Yarger trained for three years in the Broadway
League’s Producer Development Program, completed the Commercial Theater Institute's Producing Three-Day Training and produced a one-woman musical about Mary Magdalene that toured nationally and closed with an off-Broadway
run.

She was a Fellow at the National Critics Institute at the O'Neill
Theater Center in Waterford, CT. She writes reviews of Broadway and off-Broadway theater (the only ones you can find in the US with an added Christian perspective) at http://reflectionsinthelight.blogspot.com/. She
is editor of The Connecticut Arts Connection (http://ctarts.blogspot.com), CT Press Club's award winner of first place for web editing and second place in feature writing for the web in 2012.

She is a contributing editor for BroadwayWorld.com and is a theater reviewer for the Manchester Journal-Inquirer. She previously served as Connecticut theater editor
for CurtainUp.com and as Connecticut and New York reviewer for American Theater Web. Yarger is a book reviewer for Publishers Weekly and freelances for other sites. She is a member of the National Book Critics Circle.

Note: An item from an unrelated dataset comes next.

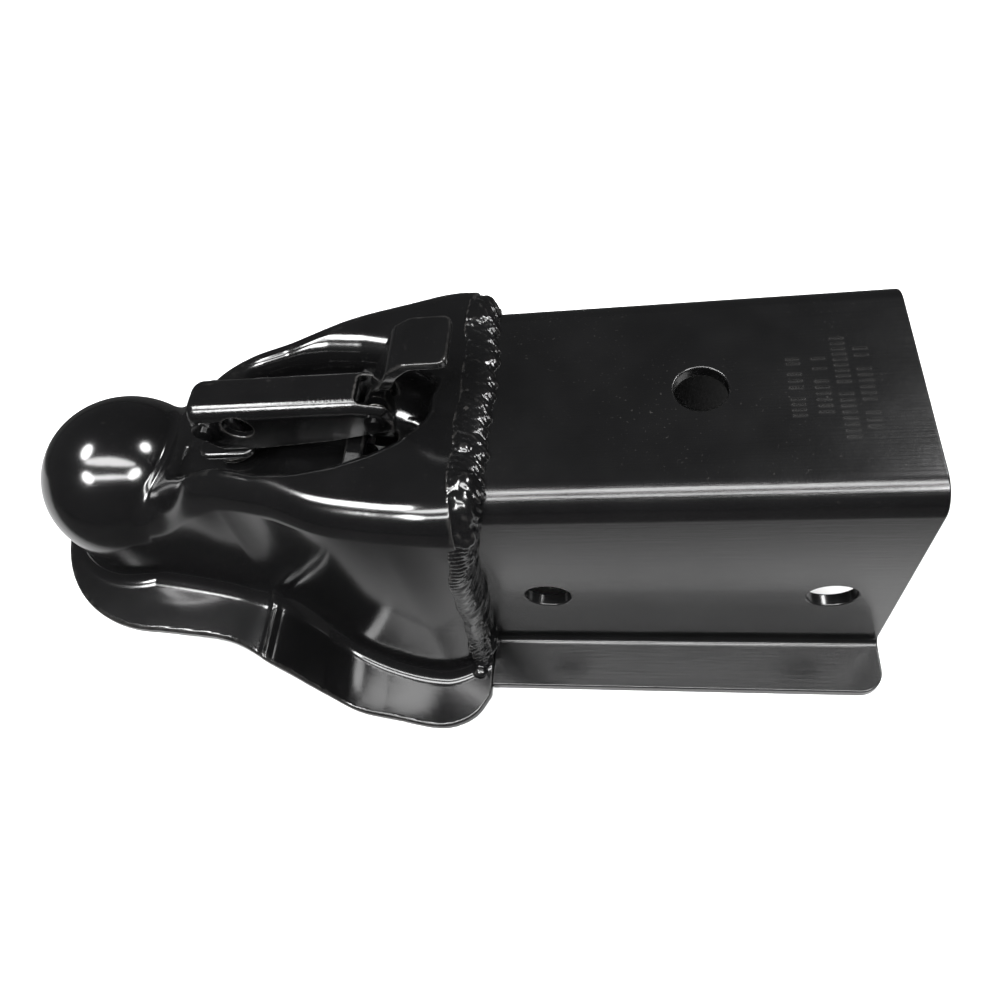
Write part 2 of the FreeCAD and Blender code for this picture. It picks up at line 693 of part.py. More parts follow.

She is a freelance writer and playwright and member of The Drama Desk, The Outer Critics Circle, The American Theater Critics Association and The League of Professional Theatre Women. She served as a judge for the SDX Awards presented
by the Society of Professional Journalists. She also is a member of the Connecticut Critics Circle (awards committee).

A former newspaper editor and graduate of the University of Missouri’s School of Journalism, Yarger also worked in arts management for the Bushnell Center for the Performing Arts,
the Hartford Symphony Orchestra and served for nine years as the Executive Director of Masterwork Productions, Inc. She lives with her husband in West Granby, CT. They have two adult children.